What does liquidity mean in crypto?
Liquidity can be explained in simple terms: it is a measure of how easy it is to buy and sell a certain currency (like Bitcoin, for instance) without affecting its price. High liquidity means that it is a very easy thing to do, while low liquidity signifies the opposite.
However, as we provide this definition, we immediately understand that it only provides a surface-level understanding and raises many follow-up questions. Let’s try to answer some of the most popular ones. In general, high liquidity is preferable for all participants in the market. High liquidity ensures that all transactions are much easier to perform, there is much less price slippage, and exit strategies are much more consistent. It also means that the investment risks are lowered, which incentivizes more active trading.
On the other hand, low liquidity produces multiple risks for traders and creates a lot of unnecessary friction — increased volatility and price instability aren’t welcomed by most people, after all.
What affects liquidity in crypto?
The short answer is: lots of things.

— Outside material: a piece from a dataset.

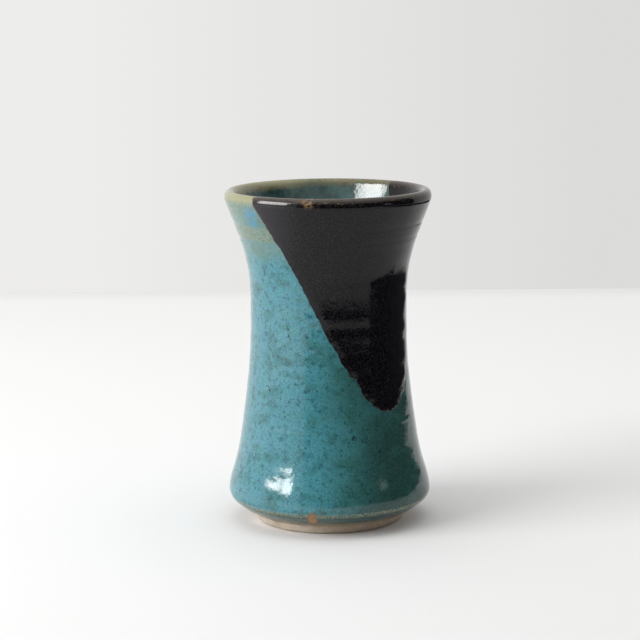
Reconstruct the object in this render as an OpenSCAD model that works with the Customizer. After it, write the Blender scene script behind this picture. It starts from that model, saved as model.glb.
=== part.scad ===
// Wheel-thrown stoneware bud vase with a trimmed foot, a waisted body and a
// rolled lip. A glaze lines the inside, a second coat covers the outside down
// to the foot, and a black coat comes from dipping the finished pot at a tilt.
// The origin is at the centre of the foot, on the surface the vase stands on.

/* [Overall] */
// Height from the table to the crest of the lip
vase_h = 115.8; // [110:0.1:125]
// Outside diameter across the lip
lip_d = 71.3; // [66:0.1:76]
// Wall thickness of the body, with its glaze
wall = 4.2; // [3.4:0.1:5.4]
// Height of the glazed floor inside
floor_z = 7; // [6:0.1:10]

/* [Outline] */
// Radius of the ridge where the trimmed chamfer starts
ridge_r = 34.5; // [33:0.1:35]
// Height of that ridge
ridge_z = 8.4; // [7.5:0.1:9]
// Largest radius of the low belly
belly_r = 35.2; // [34.2:0.1:36]
// Height of the widest part of the belly
belly_z = 10.1; // [10:0.1:13]
// Radius on the steep flank above the belly
flank_r = 33.3; // [32:0.1:33.8]
// Height of the flank
flank_z = 19; // [17.5:0.5:22]
// Radius where the belly meets the straighter wall
shoulder_r = 30.8; // [29.5:0.1:31.5]
// Height of that change of slope
shoulder_z = 30; // [27:0.5:34]
// Smallest outside radius, at the waist
waist_r = 26.9; // [25:0.05:28]
// Height of the waist
waist_z = 71; // [62:0.5:78]
// Radius low in the flare
neck_r = 27.95; // [27.2:0.05:29.5]
// Height low in the flare
neck_z = 90; // [86:0.5:94]

/* [Lip] */
// Radius of the rolled edge
roll_r = 2.0; // [1.7:0.05:2.4]
// Height of the upright band below the roll
band_h = 1.6; // [0.6:0.1:2.4]
// How far the crease under the band steps in
crease_in = 0.4; // [0.1:0.05:0.5]

/* [Foot] */
// Outside radius of the foot ring at the table
foot_r = 25.4; // [24:0.1:26.5]
// Outside radius at the top of the foot ring
foot_top_r = 27.0; // [26.6:0.1:28]
// Height of the foot ring
foot_h = 3.1; // [2.4:0.1:3.6]
// Width of the ring that the vase stands on
foot_w = 5.6; // [4:0.1:8]
// Depth of the trimmed recess under the vase
recess_h = 1.8; // [1:0.1:2.4]

/* [Glaze] */
// Thickness of the liner and of the outside coat
coat = 0.4; // [0.3:0.05:0.6]
// Thickness of the black coat over them
dip_coat = 0.25; // [0.15:0.05:0.4]
// Height where the outside coat stops on the chamfer
glaze_line_z = 4.6; // [4:0.1:5.4]
// Tilt of the black coat's edge from level
dip_tilt = 67.7; // [60:0.1:72]
// Turn of its lowest point, from the front towards the right
dip_turn = 45.7; // [0:0.1:360]
// Height at which the tilted edge crosses the axis
dip_z = 113.2; // [105:0.1:116]

/* [Hidden] */
$fn = 96;

// Pieces that each stretch of curve is drawn with
curve_steps = 8;
// Degrees between points on a rounded edge
arc_step = 15;
// Bevel round the bottom edge of the foot ring
foot_bevel = 0.5;
// Extra wall thickness low in the belly
belly_extra = 1.0;
// Radius of the round between the floor and the wall
floor_round = 7;
// Slopes of the outline, in radius over height, at its named stations
ridge_slope = 0.5;
flank_slope = -0.31;
shoulder_slope = -0.15;
neck_slope = 0.19;
lip_slope = 0.36;

lip_r = lip_d / 2;
roll_mid_r = lip_r - roll_r;
roll_mid_z = vase_h - dip_coat - roll_r;
crease_z = roll_mid_z - band_h - crease_in;
chamfer_slope = (ridge_z - foot_h) / (ridge_r - foot_top_r);
glaze_line_r = foot_top_r + (glaze_line_z - foot_h) / chamfer_slope;
inside_low_z = floor_z + floor_round;
inside_low_r = belly_r - wall - belly_extra;
inside_lip_r = lip_r - 2 * roll_r;

// Outline stations, from the ridge up to the lip: [height, radius, slope]
OUTSIDE = [
    [ridge_z, ridge_r, ridge_slope],
    [belly_z, belly_r, 0],
    [flank_z, flank_r, flank_slope],
    [shoulder_z, shoulder_r, shoulder_slope],
    [waist_z, waist_r, 0],
    [neck_z, neck_r, neck_slope],
    [crease_z, lip_r - crease_in, lip_slope]
];

// Inside stations, from the round at the floor up to the lip
INSIDE = [
    [inside_low_z, inside_low_r, 0],
    [shoulder_z, shoulder_r - wall, shoulder_slope],
    [waist_z, waist_r - wall, 0],
    [neck_z, neck_r - wall, neck_slope],
    [roll_mid_z, inside_lip_r, lip_slope]
];

// Radius on the smooth curve between two stations, at a share t of the way up
function curve_r(a, b, t) =
    let (rise = b[0] - a[0])
    (1 + 2 * t) * pow(1 - t, 2) * a[1] + t * pow(1 - t, 2) * rise * a[2]
    + t * t * (3 - 2 * t) * b[1] + t * t * (t - 1) * rise * b[2];

// Points of one stretch, moved out from the axis by out
function stretch(a, b, out) = [
    for (i = [0 : curve_steps - 1])
        let (t = i / curve_steps)
        [curve_r(a, b, t) + out, a[0] + t * (b[0] - a[0])]
];

// Points of a whole outline, with its last station left to what follows
function outline(stations, out) = [
    for (k = [0 : len(stations) - 2]) each stretch(stations[k], stations[k + 1], out)
];

// Arc points about a centre, from angle a to angle b
function arc(mid_r, mid_z, radius, a, b) =
    let (count = round(abs(b - a) / arc_step))
    [for (i = [0 : count])
        let (turn = a + (b - a) * i / count)
        [mid_r + radius * cos(turn), mid_z + radius * sin(turn)]];

// The outer face from the ridge to the crest, moved out from the glazed face
function outer_face(out) = concat(
    outline(OUTSIDE, out),
    [[lip_r - crease_in + out, crease_z], [lip_r + out, crease_z + crease_in]],
    arc(roll_mid_r, roll_mid_z, roll_r + out, 0, 90)
);

// The inner face from the crest down to the round at the floor
function inner_face(out) = concat(
    arc(roll_mid_r, roll_mid_z, roll_r + out, 90, 180),
    reversed(outline(INSIDE, -out))
);

// The floor inside, from the round to the axis
function floor_face(out) = concat(
    arc(inside_low_r - floor_round, inside_low_z, floor_round - out, 0, -90),
    [[0, floor_z + out]]
);

function reversed(list) = [for (i = [len(list) - 1 : -1 : 0]) list[i]];

// A point on the chamfer at height z, moved off its face by out
function chamfer_point(z, out) =
    let (lean = atan(chamfer_slope))
    [foot_top_r + (z - foot_h) / chamfer_slope + out * sin(lean), z - out * cos(lean)];

// The foot ring and its recess, from the axis out to the chamfer
FOOT = [
    [0, recess_h],
    [foot_r - foot_w - recess_h / 2, recess_h],
    [foot_r - foot_w, 0],
    [foot_r - foot_bevel, 0],
    [foot_r, foot_bevel],
    [foot_top_r, foot_h],
    chamfer_point(glaze_line_z, 0)
];

// Everything that went below the surface of the black glaze
module dipped_side() {
    reach = 2 * vase_h;
    rotate([0, 0, dip_turn])
        translate([0, 0, dip_z])
            rotate([dip_tilt, 0, 0])
                translate([-reach / 2, -reach / 2, 0])
                    cube(reach);
}

// The thrown and trimmed stoneware: foot ring, floor, wall and lip in one piece
module clay_body() {
    color("#a89a88")
        rotate_extrude()
            polygon(concat(
                FOOT,
                outer_face(-coat),
                inner_face(-coat),
                floor_face(-coat)
            ));
}

// The poured coat inside, from the floor up to the crest of the lip
module liner_glaze() {
    color("#3f5a5a")
        rotate_extrude()
            polygon(concat(
                inner_face(0),
                floor_face(0),
                reversed(concat(inner_face(-coat), floor_face(-coat)))
            ));
}

// The teal coat outside, from the crest of the lip down to the foot
module outside_glaze() {
    color("#4f8894")
        rotate_extrude()
            polygon(concat(
                [chamfer_point(glaze_line_z, 0), chamfer_point(glaze_line_z, coat)],
                outer_face(0),
                reversed(outer_face(-coat))
            ));
}

// The black coat over one side, outside and in, with its straight tilted edge
module black_dip_glaze() {
    color("#17171c")
        intersection() {
            rotate_extrude()
                polygon(concat(
                    outer_face(dip_coat),
                    inner_face(dip_coat),
                    reversed(concat(outer_face(0), inner_face(0)))
                ));
            dipped_side();
        }
}

clay_body();
liner_glaze();
outside_glaze();
black_dip_glaze();
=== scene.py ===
"""A wheel-thrown stoneware bud vase: bare clay foot, teal coat, dark liner and a tilted black dip.

Outlines are in millimetres, as a potter measures them, and are turned into metres at the end.
Turns are measured round the axis from the front, which is -Y, towards the right, which is +X.
"""

import math

import bmesh
import bpy
from mathutils import Matrix, Vector, noise


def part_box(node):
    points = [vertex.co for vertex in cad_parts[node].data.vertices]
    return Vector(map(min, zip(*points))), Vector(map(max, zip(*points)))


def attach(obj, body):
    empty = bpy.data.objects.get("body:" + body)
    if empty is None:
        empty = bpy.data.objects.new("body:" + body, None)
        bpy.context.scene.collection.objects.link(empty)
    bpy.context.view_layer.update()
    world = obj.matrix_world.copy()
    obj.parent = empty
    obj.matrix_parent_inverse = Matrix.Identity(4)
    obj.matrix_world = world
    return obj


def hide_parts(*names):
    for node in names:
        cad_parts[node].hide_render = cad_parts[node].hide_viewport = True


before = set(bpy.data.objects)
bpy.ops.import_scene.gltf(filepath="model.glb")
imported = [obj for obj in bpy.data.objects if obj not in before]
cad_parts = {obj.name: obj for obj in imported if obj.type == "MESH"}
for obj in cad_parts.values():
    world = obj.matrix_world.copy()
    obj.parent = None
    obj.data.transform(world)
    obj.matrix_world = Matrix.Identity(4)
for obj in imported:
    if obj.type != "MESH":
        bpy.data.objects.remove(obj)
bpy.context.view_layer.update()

# ---------------------------------------------------------------- sizes, in millimetres

MM = 0.001

coat = 0.4
dip_coat = 0.16
lip_margin = 0.1
crest_margin = 0.05
lip_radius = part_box("outside_glaze")[1].x / MM - lip_margin
crest_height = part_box("liner_glaze")[1].z / MM - crest_margin
floor_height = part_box("liner_glaze")[0].z / MM + coat
wall = 4.2
belly_extra = 1.0
roll_radius = 2.0
band_height = 1.6
crease_in = 0.4
lip_slope = 0.36

ridge_height = 8.4
ridge_radius = 34.45
belly_radius = 35.15
belly_height = 10.1
foot_height = 3.1
foot_top_radius = 27.0
foot_radius = 25.4
foot_width = 5.6
foot_bevel = 0.5
recess_height = 1.8
glaze_line_height = 4.6
chamfer_slope = (ridge_height - foot_height) / (ridge_radius - foot_top_radius)
chamfer_lean = math.atan(chamfer_slope)
chamfer_down = Vector((-math.cos(chamfer_lean), -math.sin(chamfer_lean)))

roll_middle = Vector((lip_radius - roll_radius, crest_height - roll_radius))
crease_height = roll_middle.y - band_height - crease_in

# Stations of the glazed wall, each with its height, its outside radius and its slope
ridge = (ridge_height, ridge_radius, 0.5)
belly = (belly_height, belly_radius, 0.0)
flank = (19.0, 33.3, -0.31)
shoulder = (30.0, 30.8, -0.15)
waist = (71.0, 26.9, 0.0)
neck = (90.0, 27.95, 0.19)
crease = (crease_height, lip_radius - crease_in, lip_slope)
OUTSIDE = (ridge, belly, flank, shoulder, waist, neck, crease)

# The glazed inside, a wall's thickness in, from the round at the floor up to the lip
floor_round = 7.0
inside_low_height = floor_height + floor_round
inside_low_radius = belly_radius - wall - belly_extra
INSIDE = (
    (inside_low_height, inside_low_radius, 0.0),
    *((height, radius - wall, slope) for height, radius, slope in (shoulder, waist, neck)),
    (roll_middle.y, lip_radius - 2 * roll_radius, lip_slope),
)

# The tilted edge of the black coat, which reaches lower outside than inside
dip_lowest_outside = 34
dip_lowest_inside = 46
dip_tilt = math.radians(67.7)
dip_turn = math.radians(45.7)
dip_height = 113.2
dip_normal = Vector(
    (
        math.sin(dip_tilt) * math.sin(dip_turn),
        -math.sin(dip_tilt) * math.cos(dip_turn),
        math.cos(dip_tilt),
    )
)
dip_middle = Vector((0, 0, dip_height))

# Marks of the glaze: a rounded bulge of the black edge, a blue pool, a bare spot and a drop
dip_bulge = Vector((14.0, -24.0, 49.5))
blue_pool = (-25.2, -21.8, 108.3)
bare_spot = (-6.4, -34.4, 114.6)
drop_side, drop_height = -6.0, 7.0

# What the potter's fingers left on the wall
ring_pitch = 8.5
ring_depth = 0.045
oval_depth = 0.12

# Height, depth and half width of two grooves, and of a raised ring, whose depth is negative
GROOVES = ((104.9, 0.12, 0.5), (99.8, 0.13, 0.45), (37.0, -0.06, 0.6))

# Facets of each mesh round the axis
body_facets = 300
liner_facets = 320
teal_facets = 360
dip_facets = 300


# ---------------------------------------------------------------- outlines


def curve_radius(low, high, share):
    """Radius at a share of the way up the smooth curve between two stations"""
    rise = high[0] - low[0]
    rest = 1 - share
    return (
        (1 + 2 * share) * rest**2 * low[1]
        + share * rest**2 * rise * low[2]
        + share**2 * (3 - 2 * share) * high[1]
        - share**2 * rest * rise * high[2]
    )


def wall_line(stations, out, steps=24):
    """Points up a wall through its stations, moved out from the axis"""
    line = []
    for low, high in zip(stations, stations[1:]):
        for step in range(steps):
            share = step / steps
            height = low[0] + share * (high[0] - low[0])
            line.append(Vector((curve_radius(low, high, share) + out, height)))
    return line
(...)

First and foremost, it’s all about trading volume and active participants, but factors like global financial stress, regulation, transaction fees, and multiple other variables can affect liquidity either way, and it can be almost impossible to analyze it in time to make correct financial decisions.
Predicting changes in liquidity is also something that we would leave to teams of analysts and wouldn’t recommend trying on your own due to how complicated and multi-faceted the issue really is.
What are the best strategies for low- and high-liquidity markets?
High-liquidity crypto markets enable you to trade in a traditionally normal way, providing security and reliability when handling large orders, ensuring quick buy/sell timeframes with reduced cost of trading. As a result, you can take advantage of small price movements and use algorithmic trading and market orders without having to worry too much about them. To put it simply, high liquidity is significantly less stressful and risky.
Low-liquidity markets require constant attention to execute trades during perfect hours. Market orders become highly unreliable and dangerous, which is why we recommend never using them in these scenarios. Finally, operating with sharp price swings and no reliable exit strategy is incredibly difficult, so if you aren’t 100% sure what you’re doing, it is better to avoid these markets.